En attendant, le longiligne défenseur ne comprend pas les fondements de cette affaire nauséabonde : « Je trouve discriminatoire de juger les joueurs sur leurs origines. Cela me semble même péjoratif. Et n’oublions pas qu’avant tout, nous sommes formés par nos clubs et pour nos clubs ».
Au-delà de l’aspect purement sportif de "l’affaire", Anthony M’Fa convoque des vertus étrangères aux propos maladroits tenus par les décideurs du football français. Comme la richesse des cultures, qui a toujours fait la force de la nation : « Depuis que j’ai rejoint la sélection gabonaise, je me suis enrichi. A chaque fois que je reviens d’un pays africain, je ramène un petit plus avec moi. Un petit plus que je partage avec mes coéquipiers ». Cela s’appelle l’ouverture d’esprit. Les hautes instances de la FFF devraient en faire preuve, parfois…
Jean-Michel CAVALLI.
Muller : « Une grosse dérive »
Joël Muller, directeur sportif du FC Metz et président du syndicat des entraîneurs (UNECATEF), dénonce « l’exploitation » des propos tenus par Laurent Blanc dans l’affaire dite "des quotas" binationaux.

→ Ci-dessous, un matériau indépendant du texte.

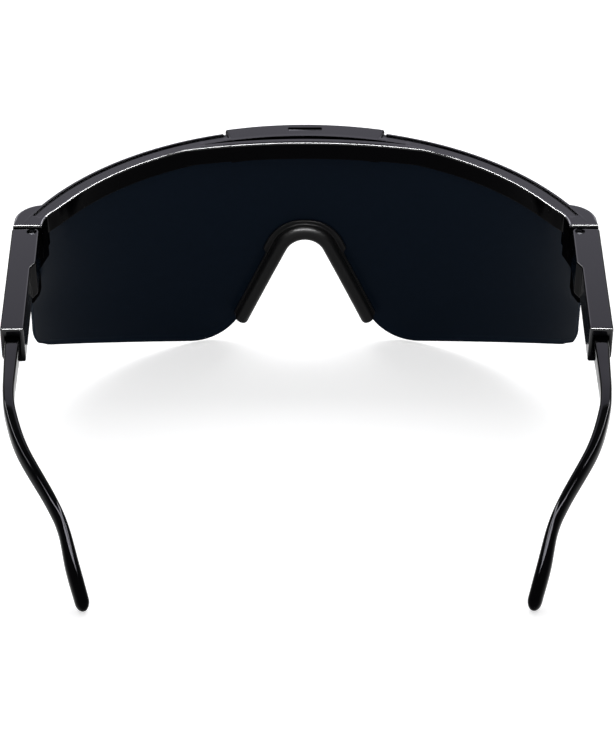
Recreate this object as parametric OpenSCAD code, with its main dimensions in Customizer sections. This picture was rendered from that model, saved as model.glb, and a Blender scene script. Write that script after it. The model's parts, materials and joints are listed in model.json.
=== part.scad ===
// Sports sunglasses: one wrapped shield lens under a brow frame, with temples that
// tilt, fold and lengthen. Sizes are in millimetres.
// Every piece is drawn as worn: the brow's top is level at z = 0, the face is towards
// -Y, and the wearer's left is +X. One last move lays the glasses on a table, where
// they rest on the two lobes of the lens and on the two temple tips.

/* [Brow frame] */
// Width of the front over its two end blocks
front_w = 156; // [146:0.5:166]
// Angle from the middle of the front round to the end blocks
block_angle = 68.5; // [66.5:0.5:70]
// Depth of the brow from its rear face to its front face
brow_depth = 5.2; // [4.8:0.1:6.5]
// Height of the brow's rear wall
rear_wall_h = 5.6; // [4.5:0.1:8]
// Thickness of the brow's rear wall
rear_wall_t = 1.4; // [1.2:0.1:1.8]
// Height of the brow's front wall
front_wall_h = 9.5; // [8:0.1:12]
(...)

• Quel est le point de vue de l’UNECATEF sur cette polémique qui secoue le football français ? « Il y a un amalgame qui a été fait entre une réflexion légitime de la DTN sur l’avenir du foot français, sur le style de joueurs que nous devons former et le terme de quota qui est malheureux. »
• Condamnez-vous les propos tenus par Laurent Blanc, sélectionneur national et le DTN François Blaquart ? « Je pense que comme dans toutes discussions à bâtons rompus, cela a parfois été trop loin. Mais quelques voix se sont élevées pour tempérer les propos, comme celle de Francis Smerecki. Maintenant, l’honorabilité et la personnalité de Laurent Blanc et François Blaquart ne sauraient d’aucune manière mettre en cause leur probité et leur honnêteté intellectuelle. Dans sa carrière, Laurent Blanc a évolué avec diverses nationalités sans que cela pose problème… »
• Il y aurait donc une interprétation tronquée de cette réunion du 8 novembre 2010 ? « Oui, il y a une grosse dérive entre ce qui a été dit ce jour-là et la manière dont on l’exploite aujourd’hui. Pour faire un coup médiatique, Mediapart a cru pouvoir lier certaines déclarations et l’évocation de ces problématiques (réflexion sur l’avenir de la formation des joueurs) à des propos ou des décisions à connotation raciste. Je le répète : l’amalgame est tout à fait inacceptable. »
« Parvenir à un équilibre »
• Dans votre carrière d’entraîneur, vous a-t-on officieusement conseillé de respecter des quotas ? « Jamais, et je ne peux l’imaginer. A Lens, il m’est arrivé d’avoir neuf joueurs de couleur dans l’équipe. Par contre, sans parler de quotas, une réflexion peut être menée sur le style des joueurs. A un certain moment, la dimension athlétique était mise en avant en France. Depuis l’avènement de l’Espagne, certains se sont rendus compte que des joueurs techniques, même de petit gabarit, pouvaient très bien réussir. A mon sens, il faut parvenir à un équilibre. A Metz, par exemple, nous avons besoin de former des joueurs issus de la région. Mais il n’a jamais été, et il ne sera jamais question de pourcentage… »
J.-M. C.
Fc Metz express
Tableau de bord. Hier : une séance. Aujourd’hui : une séance d’entraînement (9h30). Demain : une séance.
D’un match à l’autre. Dernier match : Metz - Boulogne (33 e journée de Ligue 2), vendredi 29 avril : 3-1. Prochain match : Sedan - Metz (34 e journée), vendredi 6 mai à 20h. A suivre : Metz - Le Havre (35 e journée), mardi 10 mai à 20h ; Istres - Metz (36 e journée), vendredi 13 mai (horaire non déterminé).
A l’infirmerie. Nuno Frechaut (cheville) et Rudy Gestede (genou) sont en phase de reprise. Kévin Diaz était dispensé, hier, d’entraînement. Le milieu de terrain a ressenti une douleur à un genou. Des tests doivent être réalisés aujourd’hui. Rappelons enfin que la saison est terminée pour Gaëtan Bussmann (genou).
Suspendu. Aucun.
L’info. Cet après-midi, huit joueurs professionnels du FC Metz ainsi que des membres du staff participeront à l’opération Moselle Foot Citoyen, organisée par le conseil général de la Moselle en partenariat avec le District Mosellan de Football sur les installations du club de Stiring-Wendel à 14h. Les Grenats co-animeront les ateliers football et citoyen proposés aux jeunes footballeurs à cette occasion.